Required task: Repeat exactly the lines of the listing below, please, starting with the first and ending with the line containing "wasm.setup();"; leave out the rest.

Input rows:

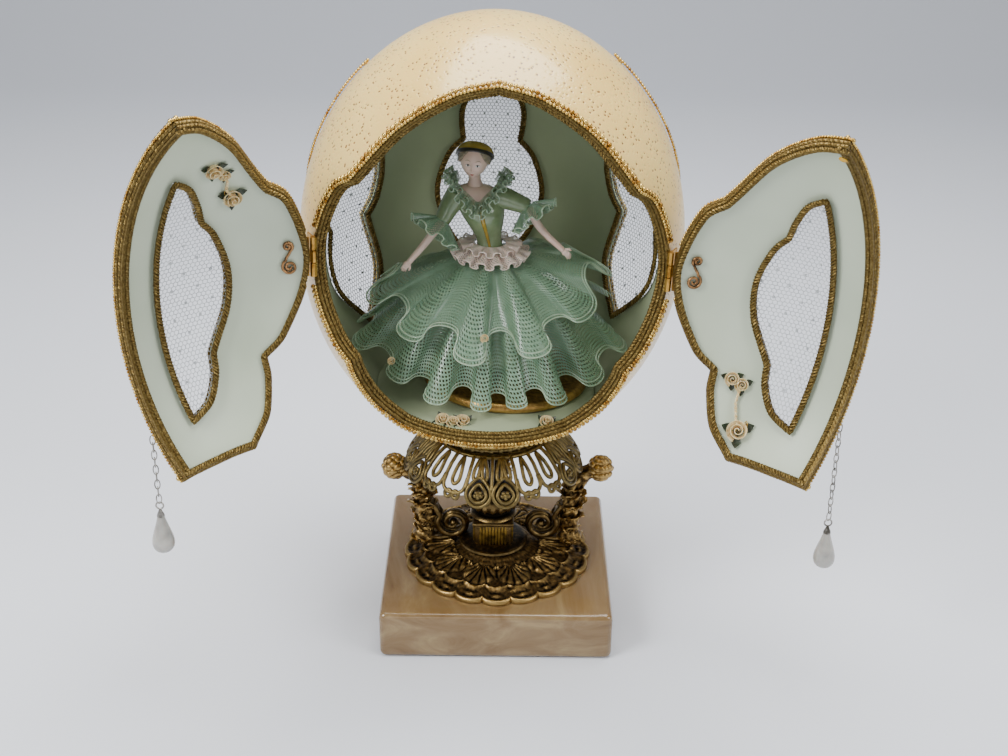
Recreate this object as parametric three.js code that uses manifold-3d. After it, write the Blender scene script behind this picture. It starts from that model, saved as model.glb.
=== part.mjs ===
// An ostrich egg opened as a display case: two net-windowed doors, a porcelain lady inside, a brass stand on marble.
// Millimetres, +Z up. The origin is the middle of the marble block's underside, and the doors face -Y.
import * as THREE from "three";
import { mergeVertices } from "three/addons/utils/BufferGeometryUtils.js";
import Module from "manifold-3d";

const wasm = await Module();
wasm.setup();

// Driving dimensions
const EGG = { halfHeight: 78.5, halfWidth: 67.7, wall: 2.2, centre: [-2.5, 0, 152.9], leanDeg: 2 };
const SHELL_FACETS = { around: 24, rows: 14, sag: 0.7 };
const CUT_GAP = 1.7; // from the saw line to the shell's and to the door's cut face
const REST_GAP = 0.3;
const LACE = 0.5;

// Trims and nets, as distances out of an outline and depths below the shell's outer face
const BRAID = { near: 0.4, far: 1.2, high: -0.75, deep: -3.5, lap: 3.2, lapHigh: -2.7 };
const INNER_BRAID = { near: -0.2, far: 1.8, deep: -4.25, high: -3.6 };
const BEAD = { radius: 0.75, inset: 2.2 };
const WINDOW_BEAD = { radius: 0.6, inset: 1 };
const NET = { high: 2.55, low: 2.85, lap: 0.8, margin: 0.8, levels: 10 };

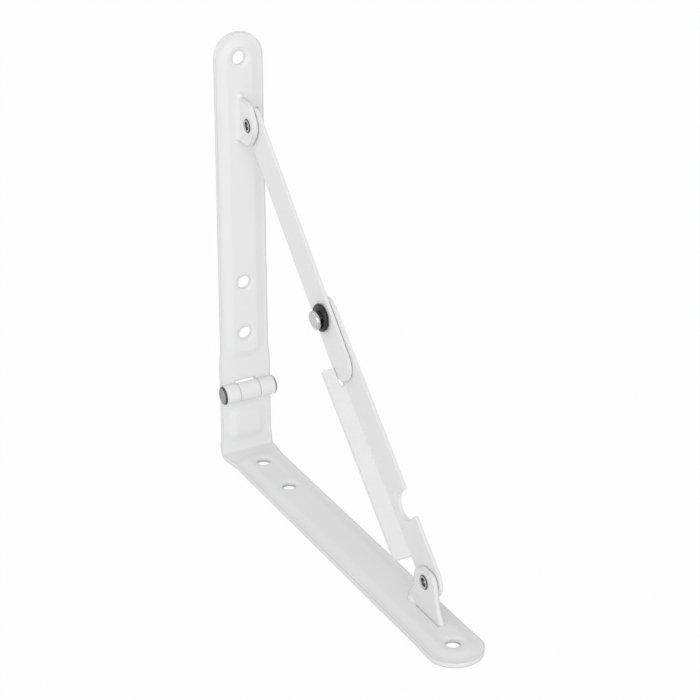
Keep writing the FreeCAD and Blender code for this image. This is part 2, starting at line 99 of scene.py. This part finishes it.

Reply:
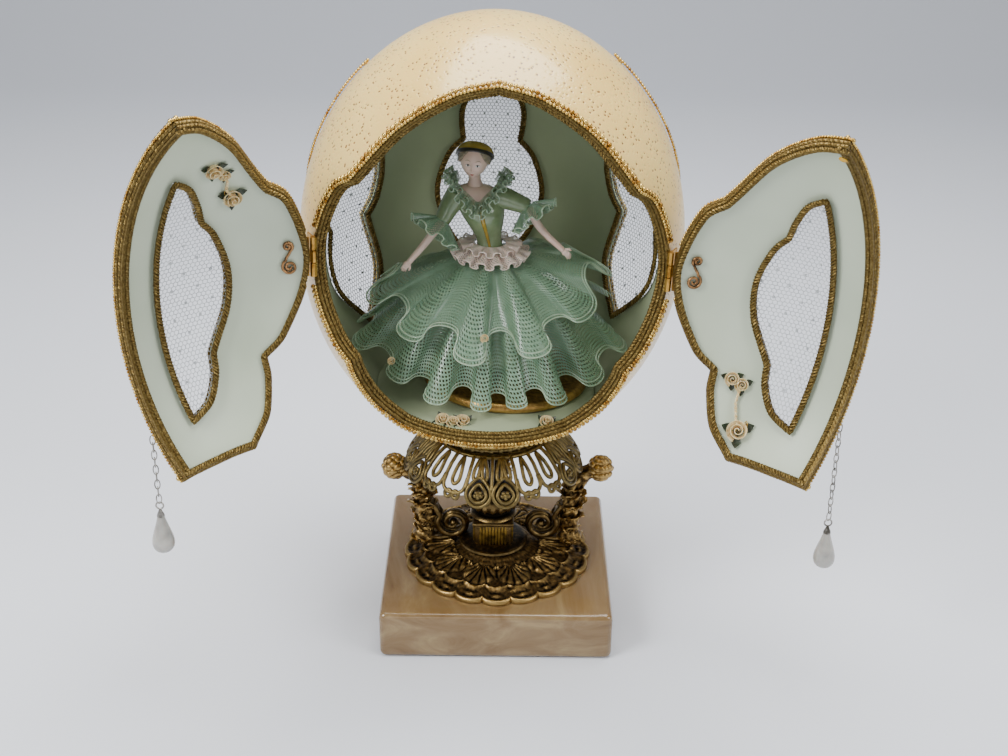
Recreate this object as parametric three.js code that uses manifold-3d. After it, write the Blender scene script behind this picture. It starts from that model, saved as model.glb.
=== part.mjs ===
// An ostrich egg opened as a display case: two net-windowed doors, a porcelain lady inside, a brass stand on marble.
// Millimetres, +Z up. The origin is the middle of the marble block's underside, and the doors face -Y.
import * as THREE from "three";
import { mergeVertices } from "three/addons/utils/BufferGeometryUtils.js";
import Module from "manifold-3d";

const wasm = await Module();
wasm.setup();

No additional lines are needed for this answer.